Недвусмысленные насмешки в свой адрес были Матиссу неприятны, но сомнительный почет беспокоил его ничуть не меньше. Он так активно старался разъяснять свою позицию, что осенью 1907 года даже открыл мастерскую на набережной Сен-Мишель и раз в неделю, после полудня, показывал свои работы, объясняя, с чего начал и в каком направлении движется в своем творчестве. Приглашались все желающие, но приходили в основном иностранцы, посещавшие, подобно Пуррману и супругам Молль, рисовальные классы Коларосси. Сара Стайн, которая в ту пору серьезно занялась живописью, сумела уговорить Матисса давать уроки небольшой группе ее друзей. «В то время мне важно было быть понятым. Я знал, что мне нужно занять определенное место. Я хотел его занять. Вот почему я открыл школу», — скажет художник впоследствии.

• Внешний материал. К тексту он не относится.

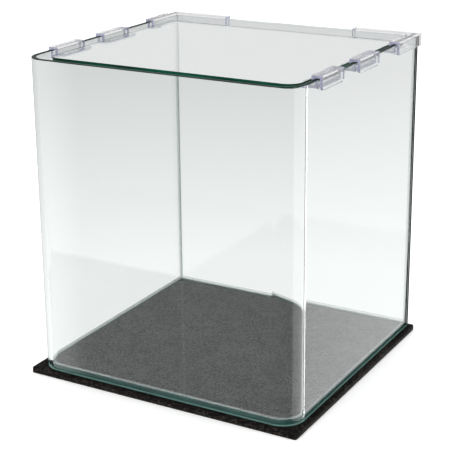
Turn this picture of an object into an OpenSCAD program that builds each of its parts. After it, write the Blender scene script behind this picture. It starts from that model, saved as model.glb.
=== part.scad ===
// Cube tank of bent glass on a foam mat, with a loose glass lid carried by clear rim clips.
// Origin at the centre of the mat's underside, +Z up, front of the tank towards -Y.

/* [Tank] */
// Width over the two side walls
tank_w = 300; // [240:5:360]
// Depth from the front face to the back face
tank_d = 285; // [240:5:360]
// Height of the glass walls
tank_h = 330; // [200:5:400]
// Thickness of the bent pane and the back pane
wall_t = 5; // [5:0.5:6]
// Thickness of the floor pane
floor_t = 6; // [5:0.5:8]
// Outer radius of the two bent front corners
bend_r = 24; // [16:1:30]

/* [Sealant] */
// Leg of the silicone fillets in the inside corners
bead = 2.5; // [2:0.5:4]
// Joint left all round the floor pane
floor_gap = 0.5; // [0.3:0.1:0.8]

/* [Mat] */
// Thickness of the foam mat
mat_t = 6; // [4:0.5:8]
// How far the mat shows outside the tank
mat_margin = 6; // [4:0.5:10]
// Radius of the mat's corners
mat_corner_r = 4; // [2:0.5:8]

/* [Lid] */
// Thickness of the lid pane
lid_t = 4; // [3:0.5:5]
// Distance from a side wall's outer face to the lid's edge
lid_side_inset = 12; // [11.5:0.5:14]
// Distance from the front face to the lid's front edge
lid_front_inset = 24; // [18:1:30]
// Distance from the back face to the lid's back edge
lid_back_inset = 27; // [20:1:34]
// Depth of the lid's top face below the rim
lid_drop = 2.5; // [1.5:0.5:4]
// Radius of the lid's two front corners
lid_corner_r = 15; // [8:1:20]

/* [Clips] */
// Length of a straight clip along the rim
clip_len = 46; // [38:1:50]
// Distance from the front face to the front clips
clip_front_at = 48; // [46:1:50]
// Distance from the front face to the middle clips
clip_middle_at = 130; // [126:1:134]
// Length of a corner clip's arm along the side wall
corner_side_arm = 58; // [40:1:64]
// Length of a corner clip's arm along the back pane
corner_back_arm = 72; // [40:1:90]
// Thickness of the outer leg
clip_outer_t = 3; // [2:0.25:3.5]
// Thickness of the inner leg
clip_inner_t = 3.5; // [2.5:0.25:4]
// Thickness of the cap over the rim
clip_cap_t = 2.5; // [2:0.25:3]
// Depth of the outer leg below the rim
clip_leg_drop = 11; // [9:0.5:14]
// Thickness of the ledge that carries the lid
ledge_t = 3; // [2:0.5:4]
// Length of the ledge beyond the inner leg
ledge_reach = 8.5; // [6:0.5:9]
// Number of grip ribs across a straight clip's cap
rib_count = 10; // [6:1:12]

/* [Hidden] */
$fn = 96;

half_w = tank_w / 2;
half_d = tank_d / 2;
rim_z = mat_t + tank_h;              // top edge of the walls
floor_top = mat_t + floor_t;
in_half_w = half_w - wall_t;         // inner faces of the walls
in_half_d = half_d - wall_t;
in_bend_r = bend_r - wall_t;
clip_slack = 0.25;                   // play between the inner leg and the glass
cap_in = wall_t + clip_slack + clip_inner_t;   // inner edge of the cap, from the outer face
ledge_in = cap_in + ledge_reach;     // inner edge of the ledge, from the outer face
lid_under = lid_drop + lid_t;        // underside of the lid, below the rim
rib_w = 1.8;
rib_h = 0.4;
rib_margin = 3;                      // bare cap at each end of the ribs
toe_r = 2.5;                         // rounding of the outer leg's lower corners

glass_tint = [0.72, 0.86, 0.82, 0.35];
lid_tint = [0.55, 0.80, 0.72, 0.40];
seal_tint = [0.90, 0.92, 0.92, 0.50];
clip_tint = [0.86, 0.86, 0.92, 0.55];
mat_tint = [0.08, 0.07, 0.065];

// Plan outline with a square back edge and two rounded front corners
module tank_outline(half_x, y_front, y_back, r) {
    translate([-half_x + r, y_front]) square([2 * (half_x - r), y_back - y_front]);
    translate([-half_x, y_front + r]) square([2 * half_x, y_back - y_front - r]);
    for (side = [-1, 1]) translate([side * (half_x - r), y_front + r]) circle(r);
}

module foam_mat() {
    half_x = half_w + mat_margin;
    half_y = half_d + mat_margin;
    color(mat_tint) linear_extrude(mat_t) {
        square([2 * half_x, 2 * (half_y - mat_corner_r)], center = true);
        square([2 * (half_x - mat_corner_r), 2 * half_y], center = true);
        for (x = [-1, 1], y = [-1, 1])
            translate([x * (half_x - mat_corner_r), y * (half_y - mat_corner_r)]) circle(mat_corner_r);
    }
}

module floor_pane() {
    color(glass_tint) translate([0, 0, mat_t]) linear_extrude(floor_t)
        tank_outline(in_half_w - floor_gap, -in_half_d + floor_gap, in_half_d - floor_gap,
                     in_bend_r - floor_gap);
}

// One sheet bent round both front corners, open at the back
module bent_pane() {
    color(glass_tint) translate([0, 0, mat_t]) difference() {
        linear_extrude(tank_h) tank_outline(half_w, -half_d, half_d, bend_r);
        translate([0, 0, -1]) linear_extrude(tank_h + 2)
            tank_outline(in_half_w, -in_half_d, half_d + 1, in_bend_r);
    }
}

module back_pane() {
    color(glass_tint) translate([-in_half_w, in_half_d, mat_t]) cube([2 * in_half_w, wall_t, tank_h]);
}

// Straight fillet along X on the floor, its right angle at the origin
module bead_profile() polygon([[0, 0], [bead, 0], [0, bead]]);

module floor_seal() {
    run_y = 2 * in_half_d - in_bend_r;
    run_x = 2 * (in_half_w - in_bend_r);
    color(seal_tint) translate([0, 0, floor_top]) {
        for (side = [-1, 1]) {
            // along the side walls
            translate([side * in_half_w, in_half_d, 0]) mirror([side > 0 ? 1 : 0, 0, 0])
                rotate([90, 0, 0]) linear_extrude(run_y) bead_profile();
            // round the bent corners
            translate([side * (in_half_w - in_bend_r), -in_half_d + in_bend_r, 0])
                rotate([0, 0, side > 0 ? -90 : 180]) rotate_extrude(angle = 90)
                    polygon([[in_bend_r - bead, 0], [in_bend_r, 0], [in_bend_r, bead]]);
        }
        // along the front and the back
        translate([-run_x / 2, -in_half_d, 0]) rotate([90, 0, 90]) linear_extrude(run_x) bead_profile();
        translate([in_half_w, in_half_d, 0]) rotate([90, 0, -90]) linear_extrude(2 * in_half_w) bead_profile();
    }
}

// Upright fillet between a side wall and the back pane, standing on the floor fillet
module back_seal(side) {
    z0 = floor_top + bead;
    color(seal_tint) translate([side * in_half_w, in_half_d, z0]) mirror([side > 0 ? 1 : 0, 0, 0])
        linear_extrude(rim_z - clip_leg_drop - z0) polygon([[0, 0], [0, -bead], [bead, 0]]);
}

module lid_pane() {
    color(lid_tint) translate([0, 0, rim_z - lid_under]) linear_extrude(lid_t)
        tank_outline(half_w - lid_side_inset, -half_d + lid_front_inset, half_d - lid_back_inset,
                     lid_corner_r);
}

// A clip's cross-section: X runs inwards from the wall's outer face, Y up from the rim
module clip_section() {
    translate([-clip_outer_t, -clip_leg_drop + toe_r]) square([clip_outer_t, clip_leg_drop - toe_r + clip_cap_t]);
    translate([-clip_outer_t, 0]) square([clip_outer_t + cap_in, clip_cap_t]);
    translate([cap_in - clip_inner_t, -lid_under - ledge_t])
        square([clip_inner_t, lid_under + ledge_t + clip_cap_t]);
    translate([cap_in - clip_inner_t, -lid_under - ledge_t]) square([clip_inner_t + ledge_reach, ledge_t]);
}

// The rounded lower strip of an outer leg, as long as the clip
module clip_toe(len) {
    translate([-clip_outer_t, 0, -clip_leg_drop + toe_r]) rotate([90, 0, 90]) linear_extrude(clip_outer_t) {
        translate([toe_r, 0]) circle(toe_r);
        translate([len - toe_r, 0]) circle(toe_r);
        translate([toe_r, -toe_r]) square([len - 2 * toe_r, toe_r]);
    }
}

// Clip on the left wall with its near end at the origin, running back along Y
module straight_clip() {
    translate([0, clip_len, 0]) rotate([90, 0, 0]) linear_extrude(clip_len) clip_section();
    clip_toe(clip_len);
    pitch = (clip_len - 2 * rib_margin - rib_w) / (rib_count - 1);
    for (i = [0 : rib_count - 1])
        translate([-clip_outer_t, rib_margin + i * pitch, clip_cap_t])
            cube([clip_outer_t + cap_in, rib_w, rib_h]);
}

module place_clip(side, from_front) {
    color(clip_tint) mirror([side > 0 ? 1 : 0, 0, 0])
        translate([-half_w, -half_d + from_front, rim_z]) straight_clip();
}

// L-shaped strip in plan whose near edge is a and far edge b, both measured inwards
module corner_strip(a, b) {
    difference() {
        translate([a, -corner_side_arm]) square([corner_back_arm - a, corner_side_arm - a]);
        translate([b, -corner_side_arm - 1]) square([corner_back_arm, corner_side_arm + 1 - b]);
    }
}

// Clip on the back left corner, with the corner of the outer faces at the origin
module corner_clip() {
    translate([0, 0, -clip_leg_drop]) linear_extrude(clip_leg_drop + clip_cap_t) corner_strip(-clip_outer_t, 0);
    linear_extrude(clip_cap_t) corner_strip(-clip_outer_t, cap_in);
    translate([0, 0, -lid_under - ledge_t]) {
        linear_extrude(lid_under + ledge_t + clip_cap_t) corner_strip(cap_in - clip_inner_t, cap_in);
        linear_extrude(ledge_t) corner_strip(cap_in - clip_inner_t, ledge_in);
    }
}

module place_corner_clip(side) {
    color(clip_tint) mirror([side > 0 ? 1 : 0, 0, 0]) translate([-half_w, half_d, rim_z]) corner_clip();
}

foam_mat();
floor_pane();
bent_pane();
back_pane();
floor_seal();
back_seal(-1);  // back_left_seal
back_seal(1);  // back_right_seal
lid_pane();
place_clip(-1, clip_front_at);  // clip_left_front
place_clip(-1, clip_middle_at);  // clip_left_middle
place_clip(1, clip_front_at);  // clip_right_front
place_clip(1, clip_middle_at);  // clip_right_middle
place_corner_clip(-1);  // corner_clip_left
place_corner_clip(1);  // corner_clip_right
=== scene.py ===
# A rimless cube tank for a small pet: one bent sheet of glass closed by a back pane and a floor
# pane, a loose lid that lies on clear clips pushed over the rim, and a foam mat to stand on.
# The pieces follow in the order in which the tank is put together, and the studio comes last.

import math

import bmesh
import bpy
from mathutils import Euler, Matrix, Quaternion, Vector


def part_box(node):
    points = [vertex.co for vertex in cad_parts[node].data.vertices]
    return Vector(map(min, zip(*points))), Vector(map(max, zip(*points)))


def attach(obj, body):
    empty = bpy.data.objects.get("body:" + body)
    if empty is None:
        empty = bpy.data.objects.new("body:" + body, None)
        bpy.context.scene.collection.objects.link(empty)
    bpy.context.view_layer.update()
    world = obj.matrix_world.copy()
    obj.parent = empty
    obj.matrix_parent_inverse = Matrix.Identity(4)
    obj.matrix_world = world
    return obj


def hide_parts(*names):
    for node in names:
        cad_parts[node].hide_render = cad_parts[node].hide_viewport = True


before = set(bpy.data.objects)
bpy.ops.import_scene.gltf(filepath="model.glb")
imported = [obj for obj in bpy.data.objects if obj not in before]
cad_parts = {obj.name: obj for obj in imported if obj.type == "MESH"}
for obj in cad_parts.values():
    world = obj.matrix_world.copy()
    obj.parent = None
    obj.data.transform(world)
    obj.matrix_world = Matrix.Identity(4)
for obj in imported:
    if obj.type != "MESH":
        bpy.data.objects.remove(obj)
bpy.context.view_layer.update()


# --- Foam mat -------------------------------------------------------------------------------
# A sheet of black-brown closed-cell foam, cut with a blade a little larger than the tank and
# laid loose under it. Its faces show a fine open grain, and its cut edges are slightly uneven.

class Wire:
    """A value in a node tree. Arithmetic on it adds the Math nodes that work it out."""

    def __init__(self, bench, socket):
        self.bench, self.socket = bench, socket

    def math(self, operation, *terms):
        return self.bench.node("ShaderNodeMath", {"operation": operation}, dict(enumerate(terms)))

    def __add__(self, other):
        return self.math("ADD", self, other)

    def __sub__(self, other):
        return self.math("SUBTRACT", self, other)

    def __rsub__(self, other):
        return self.math("SUBTRACT", other, self)

    def __mul__(self, other):
        return self.math("MULTIPLY", self, other)

    def __truediv__(self, other):
        return self.math("DIVIDE", self, other)

    def __gt__(self, other):
        return self.math("GREATER_THAN", self, other)

    def __lt__(self, other):
        return self.math("LESS_THAN", self, other)

    def __abs__(self):
        return self.math("ABSOLUTE", self)

    __radd__ = __add__
    __rmul__ = __mul__


class Bench:
    """A node tree under construction."""

    def __init__(self, tree):
        self.tree = tree

    def node(self, kind, settings=(), inputs=(), output=0):
        """Adds a node, sets it up, feeds its sockets and returns one of its outputs as a Wire."""
        made = self.tree.nodes.new(kind)
        for name, value in dict(settings).items():
            if name == "stops":
                set_stops(made.color_ramp, value)
            else:
                setattr(made, name, value)
        for name, value in dict(inputs).items():
            if isinstance(value, Wire):
                self.tree.links.new(value.socket, made.inputs[name])
            else:
                made.inputs[name].default_value = value
        return Wire(self, made.outputs[output]) if made.outputs else None


def set_stops(ramp, stops):
    """Gives a colour ramp these stops, each a place from 0 to 1 and an RGB colour."""
    while len(ramp.elements) < len(stops):
        ramp.elements.new(1.0)
    for element, (place, colour) in zip(ramp.elements, stops):
        element.position = place
        element.color = (*colour, 1.0)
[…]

Вместе с Пуррманом Сара арендовала помещение в уже упоминавшейся «Птичьей обители» («Couvent des Oiseaux»), заброшенном женском монастыре, где у Матисса имелась вторая мастерская. Он согласился раз в неделю проверять работы студентов «без какого-либо вознаграждения», полагая, что «материальные соображения» помешают ему в любой момент прекратить это занятие (позже, правда, пришлось все-таки установить плату за обучение — во избежание чрезмерного наплыва безденежных желающих). Большинство учеников либо были друзьями его семьи, либо сделались ими в процессе учебы, как двадцатитрехлетняя Грета Молль, бывшая в классе самой молодой. Грета подружилась с мадам Матисс, часто играла с Маргерит и Пьером (Жан еще ходил в школу у бабушки в Боэне), а в декабре устроила для маленьких Матиссов настоящую немецкую рождественскую елку с блестками, серебряными шарами и свечами. Это было их первое Рождество в новом семейном доме.